-- BEGIN --
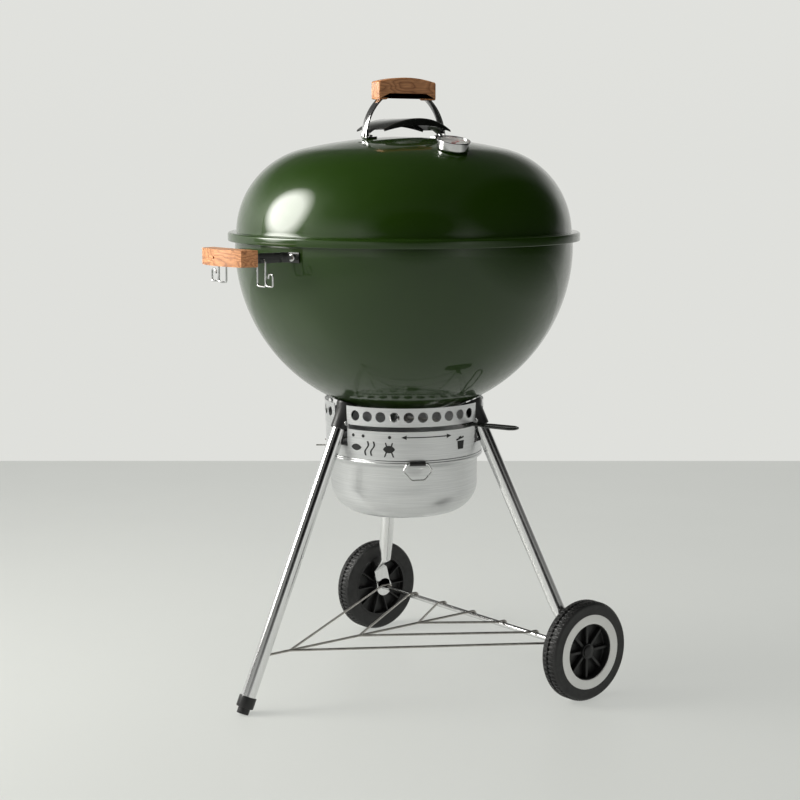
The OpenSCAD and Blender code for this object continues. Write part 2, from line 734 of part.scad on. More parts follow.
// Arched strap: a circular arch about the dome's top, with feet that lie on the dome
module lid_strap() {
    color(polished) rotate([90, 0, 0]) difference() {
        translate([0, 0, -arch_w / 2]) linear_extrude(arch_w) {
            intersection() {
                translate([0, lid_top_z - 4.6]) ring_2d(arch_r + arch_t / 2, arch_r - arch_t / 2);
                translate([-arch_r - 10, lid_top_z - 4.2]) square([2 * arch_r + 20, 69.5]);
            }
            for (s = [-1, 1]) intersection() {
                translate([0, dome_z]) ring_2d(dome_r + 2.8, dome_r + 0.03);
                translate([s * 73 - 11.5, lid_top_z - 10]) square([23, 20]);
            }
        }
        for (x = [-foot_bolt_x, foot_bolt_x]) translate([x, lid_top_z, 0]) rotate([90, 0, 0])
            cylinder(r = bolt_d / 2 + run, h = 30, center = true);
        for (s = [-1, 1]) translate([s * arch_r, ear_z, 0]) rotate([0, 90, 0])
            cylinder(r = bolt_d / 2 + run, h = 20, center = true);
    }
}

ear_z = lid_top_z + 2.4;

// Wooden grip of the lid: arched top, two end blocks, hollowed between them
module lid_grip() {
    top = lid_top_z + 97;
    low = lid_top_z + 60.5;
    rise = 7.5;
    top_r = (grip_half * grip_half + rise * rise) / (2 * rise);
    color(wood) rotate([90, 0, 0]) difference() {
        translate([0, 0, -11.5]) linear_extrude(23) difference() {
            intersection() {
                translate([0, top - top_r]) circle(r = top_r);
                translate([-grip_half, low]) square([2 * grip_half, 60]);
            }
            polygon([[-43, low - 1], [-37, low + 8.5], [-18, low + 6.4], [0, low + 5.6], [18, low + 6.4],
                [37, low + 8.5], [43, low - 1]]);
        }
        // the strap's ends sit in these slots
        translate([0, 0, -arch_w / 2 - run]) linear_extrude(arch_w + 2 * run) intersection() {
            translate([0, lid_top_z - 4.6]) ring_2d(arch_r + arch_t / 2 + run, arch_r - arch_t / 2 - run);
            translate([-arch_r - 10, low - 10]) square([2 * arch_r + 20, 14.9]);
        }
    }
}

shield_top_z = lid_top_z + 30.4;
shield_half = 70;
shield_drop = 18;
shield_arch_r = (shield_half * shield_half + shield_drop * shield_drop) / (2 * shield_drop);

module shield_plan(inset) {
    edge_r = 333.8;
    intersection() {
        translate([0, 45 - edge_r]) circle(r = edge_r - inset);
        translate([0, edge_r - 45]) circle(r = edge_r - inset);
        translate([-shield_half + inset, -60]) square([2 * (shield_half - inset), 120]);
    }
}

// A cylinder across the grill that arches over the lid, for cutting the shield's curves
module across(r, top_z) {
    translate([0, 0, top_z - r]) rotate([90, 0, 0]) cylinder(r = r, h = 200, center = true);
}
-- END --
-- BEGIN --
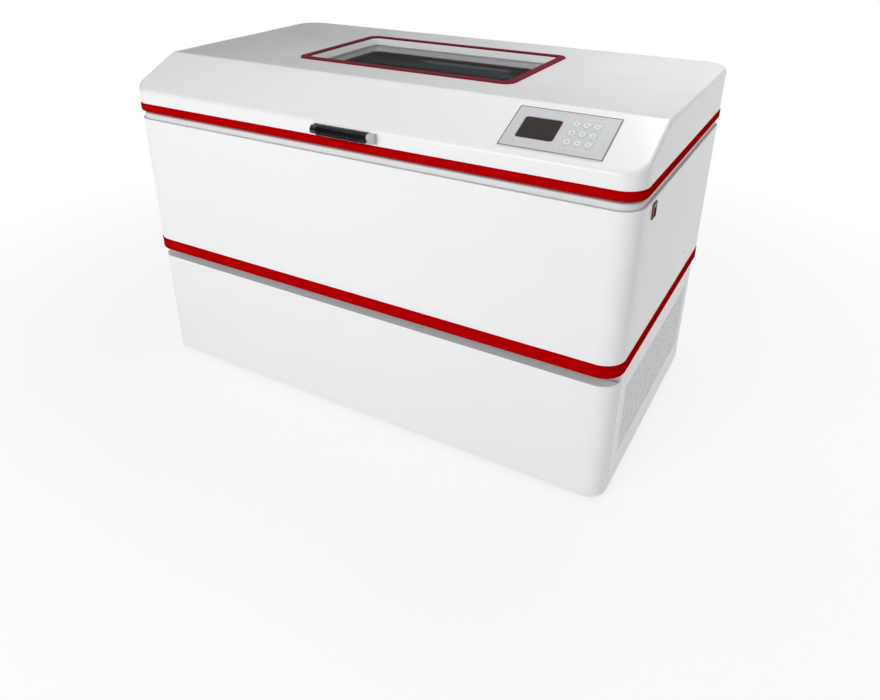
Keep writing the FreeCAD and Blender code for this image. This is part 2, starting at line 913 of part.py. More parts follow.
-- END --
-- BEGIN --
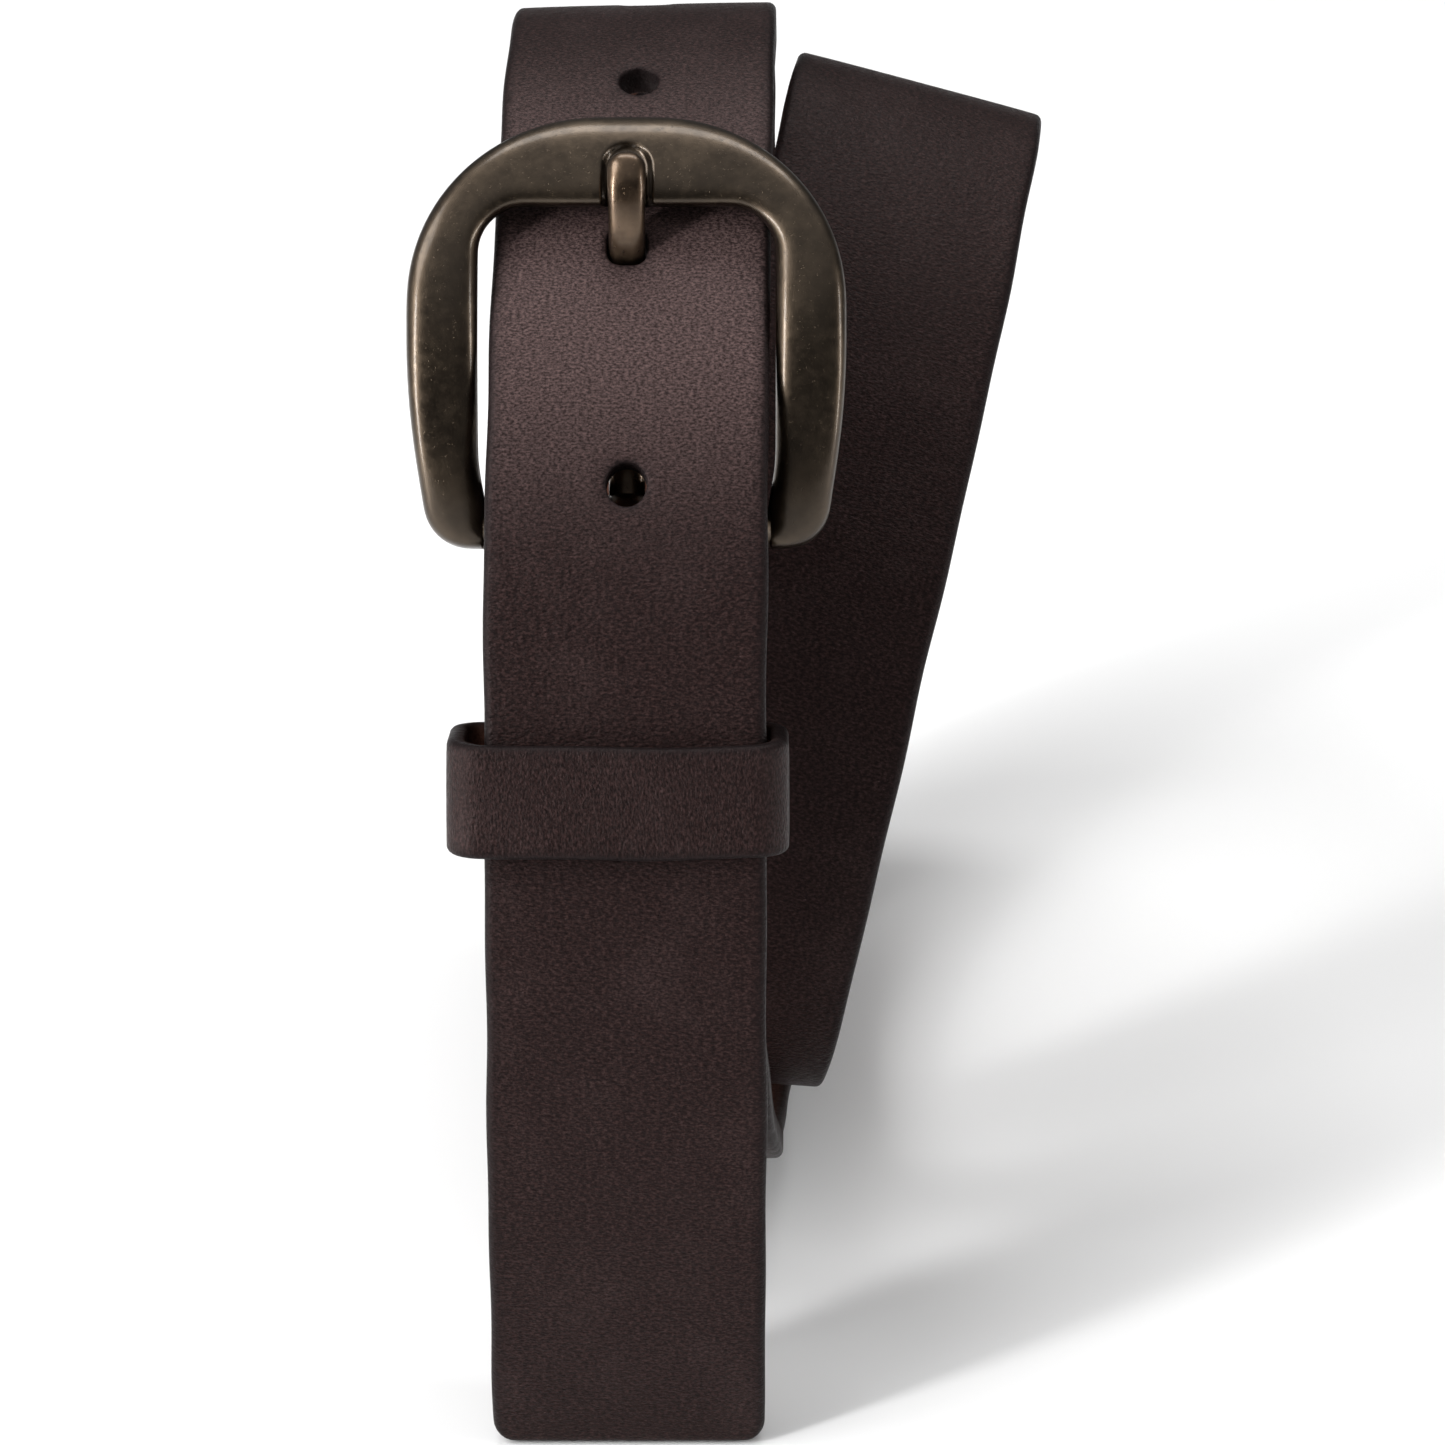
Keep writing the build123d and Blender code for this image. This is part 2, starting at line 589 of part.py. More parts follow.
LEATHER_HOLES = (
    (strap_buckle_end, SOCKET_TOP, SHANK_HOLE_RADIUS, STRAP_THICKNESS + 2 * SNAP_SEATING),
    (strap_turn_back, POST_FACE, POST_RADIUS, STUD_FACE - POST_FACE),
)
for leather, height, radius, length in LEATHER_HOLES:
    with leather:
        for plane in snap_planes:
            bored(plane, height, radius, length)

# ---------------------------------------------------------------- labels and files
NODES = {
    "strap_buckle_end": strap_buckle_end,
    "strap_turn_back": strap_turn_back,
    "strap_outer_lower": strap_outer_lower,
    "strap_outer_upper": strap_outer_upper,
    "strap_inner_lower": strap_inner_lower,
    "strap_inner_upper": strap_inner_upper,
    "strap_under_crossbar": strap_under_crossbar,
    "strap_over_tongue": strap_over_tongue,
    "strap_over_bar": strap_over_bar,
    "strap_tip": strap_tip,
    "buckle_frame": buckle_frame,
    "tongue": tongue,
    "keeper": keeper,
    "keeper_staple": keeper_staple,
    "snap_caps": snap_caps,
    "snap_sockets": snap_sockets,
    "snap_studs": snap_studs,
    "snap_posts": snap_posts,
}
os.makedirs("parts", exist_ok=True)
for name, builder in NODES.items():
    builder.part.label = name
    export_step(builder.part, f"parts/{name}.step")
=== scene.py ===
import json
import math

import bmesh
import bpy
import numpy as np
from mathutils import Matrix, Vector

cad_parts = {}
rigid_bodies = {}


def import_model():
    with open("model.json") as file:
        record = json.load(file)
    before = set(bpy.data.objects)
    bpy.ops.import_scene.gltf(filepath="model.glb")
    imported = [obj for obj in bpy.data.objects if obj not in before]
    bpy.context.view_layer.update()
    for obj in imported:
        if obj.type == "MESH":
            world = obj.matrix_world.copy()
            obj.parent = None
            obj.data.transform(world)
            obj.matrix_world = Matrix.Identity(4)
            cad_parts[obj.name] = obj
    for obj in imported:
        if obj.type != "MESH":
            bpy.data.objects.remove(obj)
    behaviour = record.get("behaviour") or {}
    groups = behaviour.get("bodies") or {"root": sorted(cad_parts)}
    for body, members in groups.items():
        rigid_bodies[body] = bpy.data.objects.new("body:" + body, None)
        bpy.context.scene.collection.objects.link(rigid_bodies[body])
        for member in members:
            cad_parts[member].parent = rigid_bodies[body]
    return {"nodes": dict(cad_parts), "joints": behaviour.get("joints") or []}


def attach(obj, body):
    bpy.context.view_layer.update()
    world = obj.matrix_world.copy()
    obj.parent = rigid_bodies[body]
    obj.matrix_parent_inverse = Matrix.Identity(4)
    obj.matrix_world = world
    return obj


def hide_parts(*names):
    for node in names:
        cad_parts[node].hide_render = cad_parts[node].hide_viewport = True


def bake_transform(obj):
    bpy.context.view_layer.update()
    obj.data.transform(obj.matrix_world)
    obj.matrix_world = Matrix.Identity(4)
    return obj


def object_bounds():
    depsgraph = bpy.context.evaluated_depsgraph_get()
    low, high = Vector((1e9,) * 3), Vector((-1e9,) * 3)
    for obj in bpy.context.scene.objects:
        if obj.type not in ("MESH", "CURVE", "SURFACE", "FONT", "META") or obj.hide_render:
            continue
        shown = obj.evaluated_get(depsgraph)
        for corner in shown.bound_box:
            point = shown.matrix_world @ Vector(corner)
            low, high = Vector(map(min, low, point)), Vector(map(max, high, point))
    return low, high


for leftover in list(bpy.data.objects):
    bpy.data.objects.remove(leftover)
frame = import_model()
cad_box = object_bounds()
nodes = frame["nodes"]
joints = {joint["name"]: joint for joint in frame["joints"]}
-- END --
:: Work to be completed ::
Print exactly the run of lines that starts at the line with "labels and files" and ends at the line with "bpy.data.objects.remove(obj)". Leave out every other line.

:: Worked solution ::
# ---------------------------------------------------------------- labels and files
NODES = {
    "strap_buckle_end": strap_buckle_end,
    "strap_turn_back": strap_turn_back,
    "strap_outer_lower": strap_outer_lower,
    "strap_outer_upper": strap_outer_upper,
    "strap_inner_lower": strap_inner_lower,
    "strap_inner_upper": strap_inner_upper,
    "strap_under_crossbar": strap_under_crossbar,
    "strap_over_tongue": strap_over_tongue,
    "strap_over_bar": strap_over_bar,
    "strap_tip": strap_tip,
    "buckle_frame": buckle_frame,
    "tongue": tongue,
    "keeper": keeper,
    "keeper_staple": keeper_staple,
    "snap_caps": snap_caps,
    "snap_sockets": snap_sockets,
    "snap_studs": snap_studs,
    "snap_posts": snap_posts,
}
os.makedirs("parts", exist_ok=True)
for name, builder in NODES.items():
    builder.part.label = name
    export_step(builder.part, f"parts/{name}.step")
=== scene.py ===
import json
import math

import bmesh
import bpy
import numpy as np
from mathutils import Matrix, Vector

cad_parts = {}
rigid_bodies = {}


def import_model():
    with open("model.json") as file:
        record = json.load(file)
    before = set(bpy.data.objects)
    bpy.ops.import_scene.gltf(filepath="model.glb")
    imported = [obj for obj in bpy.data.objects if obj not in before]
    bpy.context.view_layer.update()
    for obj in imported:
        if obj.type == "MESH":
            world = obj.matrix_world.copy()
            obj.parent = None
            obj.data.transform(world)
            obj.matrix_world = Matrix.Identity(4)
            cad_parts[obj.name] = obj
    for obj in imported:
        if obj.type != "MESH":
            bpy.data.objects.remove(obj)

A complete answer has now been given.